1996: NOT DEAD YET (NDY) was founded. It is a national grassroots disability rights organization opposing the legalization of assisted suicide and euthanasia. After Jack Kevorkian assisted the suicides of two women with non-terminal disabilities, NDY made news by picketing Kevorkian’s home and conducting a sit-in at the Denver Hemlock Society office.”We don’t need to die to have dignity. We’re not better off dead, and society’s not better off without us. This is not the first time some people have thought otherwise. But now people with disabilities are fighting back. Some would say we’re too late, but we’re not dead yet.”

—Diane Coleman, founder of NDY

2003-2005: 30 disability groups would publicly defend Terri’s life.

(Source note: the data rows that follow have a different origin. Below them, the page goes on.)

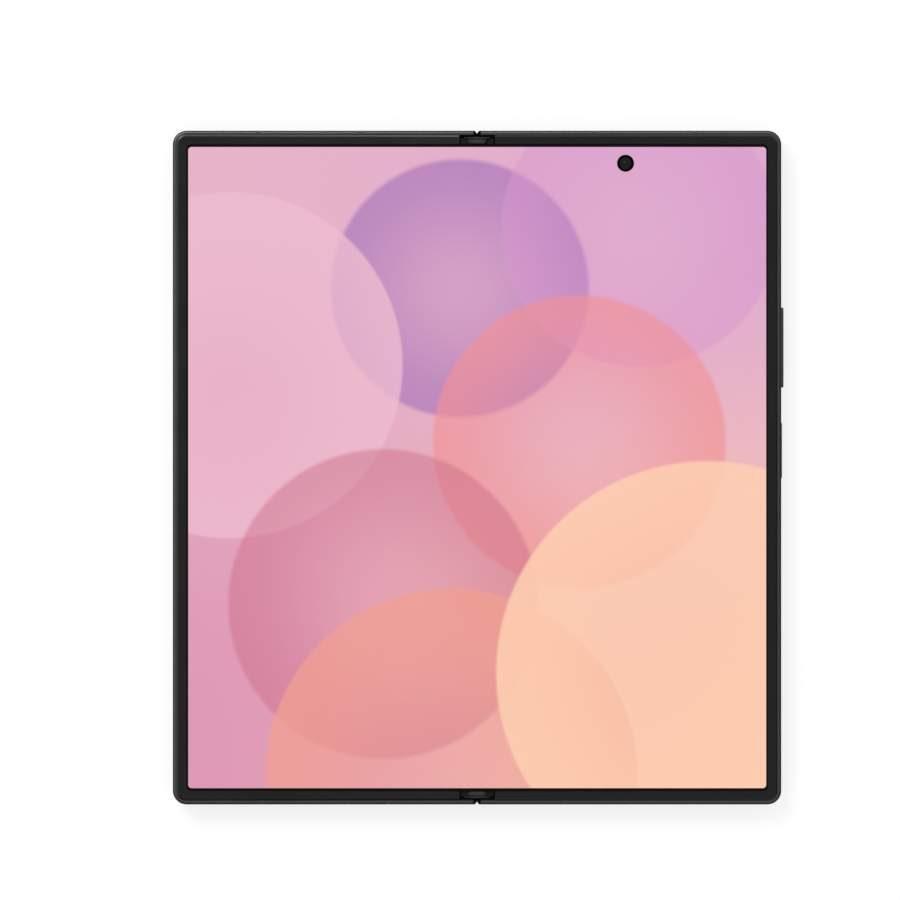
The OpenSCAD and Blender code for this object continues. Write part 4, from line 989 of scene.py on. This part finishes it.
def add_floor():
    """Plain pale floor: shows the object's shadow, and is clear from below."""
    mesh = bpy.data.meshes.new("floor")
    signs = ((-1, -1), (1, -1), (1, 1), (-1, 1))
    mesh.from_pydata([(x * FLOOR_HALF, y * FLOOR_HALF, 0) for x, y in signs], [], [(0, 1, 2, 3)])
    floor = bpy.data.objects.new("floor", mesh)
    floor.location.z = FLOOR_Z
    bpy.context.scene.collection.objects.link(floor)
    f = Finish("floor_paint", Base_Color=(0.34, 0.34, 0.34, 1), Roughness=1.0,
               Specular_IOR_Level=0.0, Emission_Color=(1, 1, 1, 1), Emission_Strength=0.74)
    out = f.nodes["Material Output"]
    back = f.add("NewGeometry", {}, out="Backfacing")
    clear = f.add("BsdfTransparent", {})
    both = f.add("MixShader", {0: back, 1: f.shader.outputs[0], 2: clear})
    f.plug(out, "Surface", both)
    mesh.materials.append(f.material)
    floor.visible_diffuse = False
    floor.visible_glossy = False
    floor.visible_shadow = False
    floor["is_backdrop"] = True


def add_world():
    """White backdrop; for reflections a studio, dim overhead and brighter at the upper left."""
    world = bpy.data.worlds.new("studio")
    world.use_nodes = True
    bpy.context.scene.world = world
    nodes, links = world.node_tree.nodes, world.node_tree.links
    nodes.clear()

    def add(kind, inputs, out=0, **settings):
        node = nodes.new("ShaderNode" + kind)
        for name, value in settings.items():
            setattr(node, name, value)
        for socket, value in inputs.items():
            if isinstance(value, bpy.types.NodeSocket):
                links.new(value, node.inputs[socket])
            else:
                node.inputs[socket].default_value = value
        return node.outputs[out]

    def ramp(value, ends, kind="SMOOTHSTEP"):
        return add("MapRange", dict(enumerate((value, *ends))), interpolation_type=kind)

    way = add("TexCoord", {}, out=0)
    height = add("SeparateXYZ", {0: way}, out=2)
    along = add("VectorMath", {0: way, 1: LIGHT_WAY}, out="Value", operation="DOT_PRODUCT")
    low = ramp(along, LOW_LIGHT, "LINEAR")
    raised = ramp(along, RAISED_LIGHT)
    sides = add("Mix", {0: ramp(height, RAISED), 2: low, 3: raised})
    above = add("Mix", {0: ramp(height, OVERHEAD), 2: sides, 3: OVERHEAD_LIGHT})
    under = ramp(along, UNDER_LIGHT, "LINEAR")
    studio = add("Mix", {0: ramp(height, SUNK), 2: above, 3: under})
    path = nodes.new("ShaderNodeLightPath").outputs
    seen = add("Math", {0: path["Is Camera Ray"], 1: path["Is Transmission Ray"]},
               operation="MAXIMUM")
    lit = add("Mix", {0: path["Is Glossy Ray"], 2: SOFT_LIGHT, 3: studio})
    strength = add("Mix", {0: seen, 2: lit, 3: 1.0})
    background = add("Background", {"Color": (1, 1, 1, 1), "Strength": strength})
    output = nodes.new("ShaderNodeOutputWorld")
    links.new(background, output.inputs["Surface"])


def add_lamp(name, way, distance, size, power):
    """A square soft lamp that faces the phone."""
    data = bpy.data.lights.new(name, "AREA")
    data.shape = "SQUARE"
    data.size = size
    data.energy = power
    lamp = bpy.data.objects.new(name, data)
    bpy.context.scene.collection.objects.link(lamp)
    lamp.location = Vector(way).normalized() * distance
    lamp.rotation_euler = Vector(way).to_track_quat("Z", "Y").to_euler()


def add_camera():
    """Straight above, a little left of and above the middle, as in the photograph."""
    data = bpy.data.cameras.new("camera")
    data.lens = CAMERA_LENS
    data.sensor_width = CAMERA_SENSOR
    data.clip_end = 20.0
    camera = bpy.data.objects.new("camera", data)
    bpy.context.scene.collection.objects.link(camera)
    distance = VIEW_W * CAMERA_LENS / CAMERA_SENSOR
    camera.location = (VIEW_AT[0] * MM, VIEW_AT[1] * MM, (PANEL_TOP + distance) * MM)
    bpy.context.scene.camera = camera


def set_size_file():
    boxes = [[list(corner) for corner in box] for box in (CAD_BOX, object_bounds())]


paint_nodes()
add_bezels()
add_bending_pieces()
add_hinge_caps()
add_keys()
add_plateau()
add_lenses()
add_flash()
add_inner_camera()
add_outer_display()
add_usb_contacts()
add_seals()

add_floor()
add_world()
for lamp in LAMPS:
    add_lamp(*lamp)
add_camera()
bpy.context.scene.view_settings.view_transform = "Standard"

set_size_file()
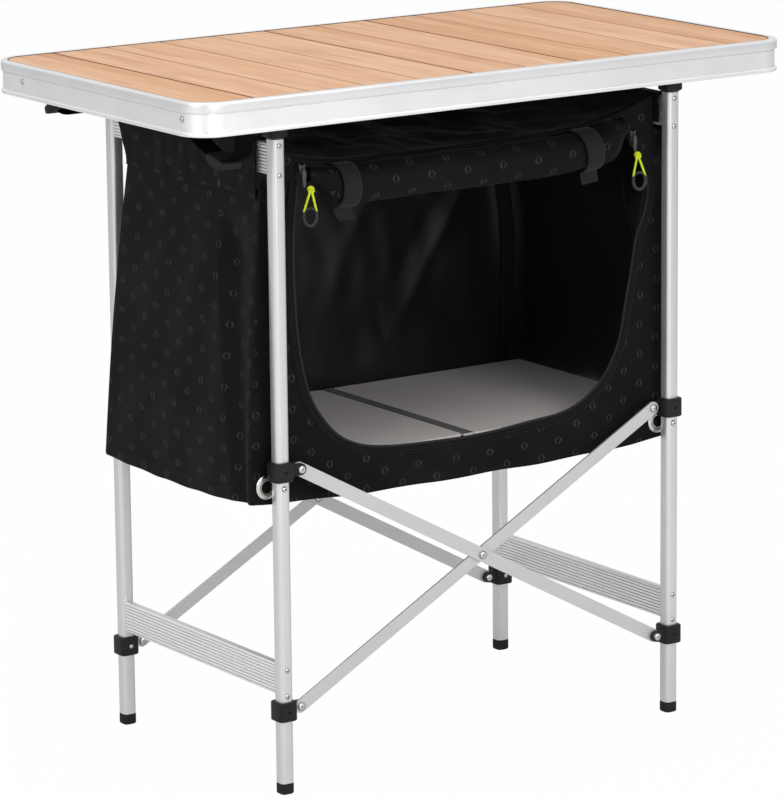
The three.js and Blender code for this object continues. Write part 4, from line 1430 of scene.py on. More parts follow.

Many disabled people held vigil outside the Florida hospice where Terri was a patient.

  • Demonstrating in her wheelchair with a “Feed Terri” sign in front of the FL hospice where Terri was being killed, Eleanor Smith—a self-described lesbian, liberal and agnostic—told Reuters news service, “At this point I would rather have a right-wing Christian decide my fate than an ACLU member.” (The ACLU was in favor of Terri being starved and dehydrated to death.)
  • Disability activists say we must stop using the term “persistent vegetative state.” Too many people with significant disabilities have been called “vegetables.” It is beyond demeaning. It is dehumanizing. Disability groups oppose PAS. Activists point out that it is just as short step from PAS for the terminally ill to PAS for anyone whose life is viewed as “not worth living”:
    • Newly disabled people may choose suicide over living with disability.
    • People whose disabilities make them burdens on family members or who require costly care may be pressured—subtly or not so subtly—to end their lives.
    • Disabled people might choose suicide simply because they don’t believe they have other options.

Bottom line: People with disabilities deserve constitutional protection.

For a person with serious disabilities, the debate should not be about whether or not they are going to “get better” some day. Millions of Americans are disabled, and for millions more, it is just a matter of time.

NONE OF US IS GUARANTEED AN ABLE BODY OR MIND FOR LIFE.